As the story progressed, new elements would be revealed.

~ People with super-high ratings are commonly super shallow, and will ostracize friends just for falling below threshold. In contrast, many others let their ratings suffer by associating with social outcasts that are close friends. Commonly, a social rating problem isn’t regarded as a behavioral problem but a rating management problem, especially for those who have to do their own management.

~ Some people whose ratings drop too low essentially become non-persons, no longer interacting with with white markets or mainstream social networks at all, who subsist on the goodwill of their friends and neighbors (often in trade for skilled work, such as a guy who fixes house plumbing for room and board). Those who can’t find such a network join the mob. Those less fortunate kill themselves.

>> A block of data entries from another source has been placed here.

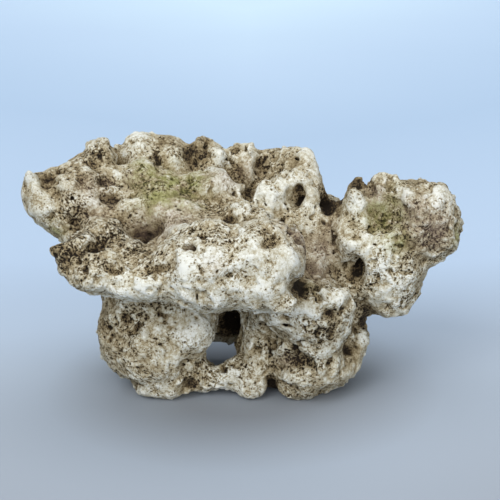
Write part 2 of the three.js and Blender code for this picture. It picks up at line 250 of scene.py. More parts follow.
# --- stains: where each tint of the stone lies, and how far it reaches in millimetres
CHALK = [
    # left wing and rim
    Stain(31, 177, 9, 0.8), Stain(36, 189, 7, 0.6), Stain(45, 203, 8, 0.6), Stain(68, 183, 8, 0.4),
    Stain(85, 168, 5, 0.6), Stain(110, 169, 5, 1.0), Stain(119, 176, 5, 1.0), Stain(124, 154, 5, 1.6),
    Stain(136, 135, 10, 1.1), Stain(92, 145, 6, 0.8), Stain(140, 152, 10, 0.5), Stain(175, 162, 13, 0.5),
    Stain(110, 190, 10, 0.5), Stain(90, 201, 7, 0.5), Stain(218, 156, 12, 1.2), Stain(208, 170, 6, 0.7),
    Stain(224, 181, 6, 0.6), Stain(235, 190, 6, 0.5), Stain(248, 152, 8, 0.8), Stain(250, 165, 9, 0.5),
    Stain(238, 208, 9, 1.0),
    # wall
    Stain(308, 153, 6, 1.0), Stain(268, 199, 11, 1.4), Stain(309, 211, 11, 0.9), Stain(282, 205, 8, 0.8),
    Stain(315, 172, 7, 0.8), Stain(280, 180, 14, 0.4),
    # right lobe
    Stain(357, 203, 7, 1.6), Stain(438, 198, 12, 1.2), Stain(388, 181, 6, 0.8), Stain(391, 189, 5, 1.0),
    Stain(405, 193, 6, 1.0), Stain(364, 221, 5, 1.6), Stain(352, 245, 12, 1.0), Stain(374, 246, 14, 1.0),
    Stain(380, 262, 14, 1.0), Stain(362, 250, 12, 0.8), Stain(386, 301, 14, 0.6), Stain(399, 301, 8, 1.2),
    Stain(395, 260, 10, 0.6), Stain(398, 278, 20, 1.1),
    # shelf
    Stain(116, 290, 17, 1.0), Stain(150, 285, 18, 1.0), Stain(129, 266, 8, 0.9), Stain(176, 290, 15, 1.1),
    Stain(170, 240, 9, 1.0), Stain(187, 262, 12, 1.3), Stain(228, 243, 20, 1.1), Stain(248, 262, 20, 1.2),
    Stain(214, 256, 12, 1.2), Stain(262, 291, 15, 1.0), Stain(235, 280, 24, 1.0), Stain(212, 292, 17, 0.9),
    Stain(285, 264, 15, 1.1), Stain(190, 245, 9, 1.3), Stain(181, 249, 4, 1.6), Stain(198, 250, 4, 1.6),
    Stain(255, 240, 10, 1.0), Stain(136, 280, 14, 0.7), Stain(293, 252, 9, 0.9), Stain(272, 278, 14, 0.9),
    Stain(210, 232, 12, 0.7),
    # legs
    Stain(305, 309, 16, 1.6), Stain(341, 298, 8, 1.0), Stain(325, 290, 9, 1.0), Stain(308, 284, 6, 0.8),
    Stain(346, 325, 8, 0.6), Stain(325, 355, 5, 1.4), Stain(196, 327, 18, 1.3), Stain(205, 315, 9, 1.0),
    Stain(175, 358, 11, 0.9), Stain(224, 381, 18, 1.0), Stain(361, 336, 6, 1.2), Stain(280, 304, 10, 0.6),
    Stain(293, 378, 12, 0.4), Stain(163, 385, 12, 0.4), Stain(258, 390, 10, 0.4),
]
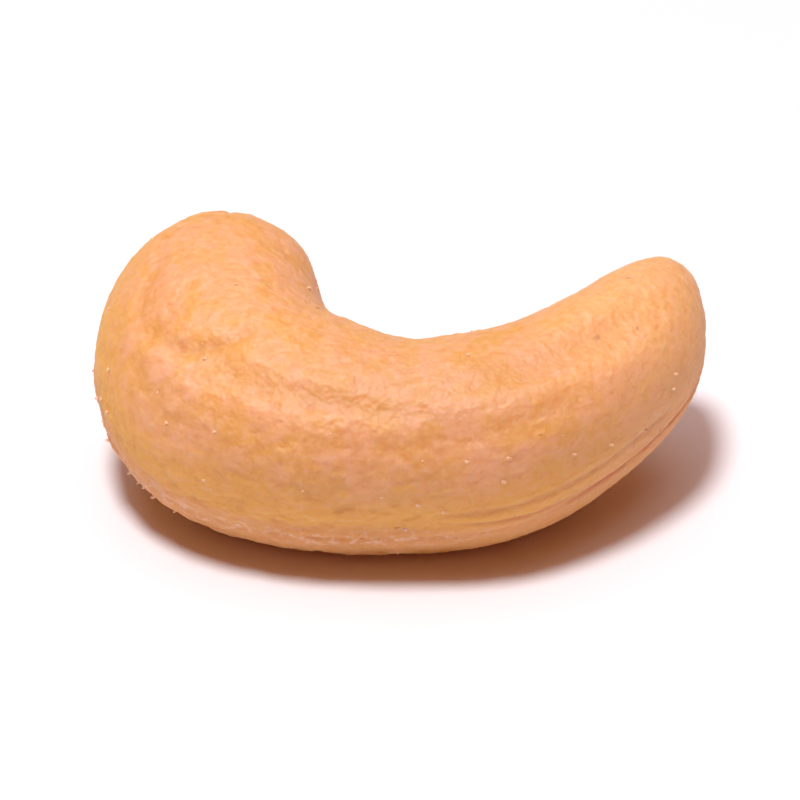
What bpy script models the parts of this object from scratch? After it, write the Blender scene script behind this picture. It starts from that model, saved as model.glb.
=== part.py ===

~ Activist hackers sustain thousands of social-network accounts of automated social network puppets with artifically inflated ratings. Such puppets accept all friend requests (and are friended to each other) This is a free service provided so that people in the know can elevate their ratings and their circle of friends artificially. They’re whacked at continuously by the state and the social network administrators. Like a mythical hydra two appear for every one shut down.

~ Officials with the right connections can modify individual ratings with little trouble. If you’re a friend of his, expect good times. If he doesn’t like you, expect misfortune to come. Some such officials find they can profit immensely by capitalizing on this capability in the underground market.

~ Terrorist groups fish among people with especially low ratings for marks who are particularly lonely and purposeless, to give them new purpose. ISIL has a special propaganda team to recruit ostracized marks and groom them to violently attack the establishment via rampage killings or bomb strikes, without the mark ever knowing the identity of his benefactors.

All of this is good material for a spy thriller or a spaghetti western or a hard-boiled detective story. It’s a neat place to read about, to set a drama in. But you wouldn’t want to live there.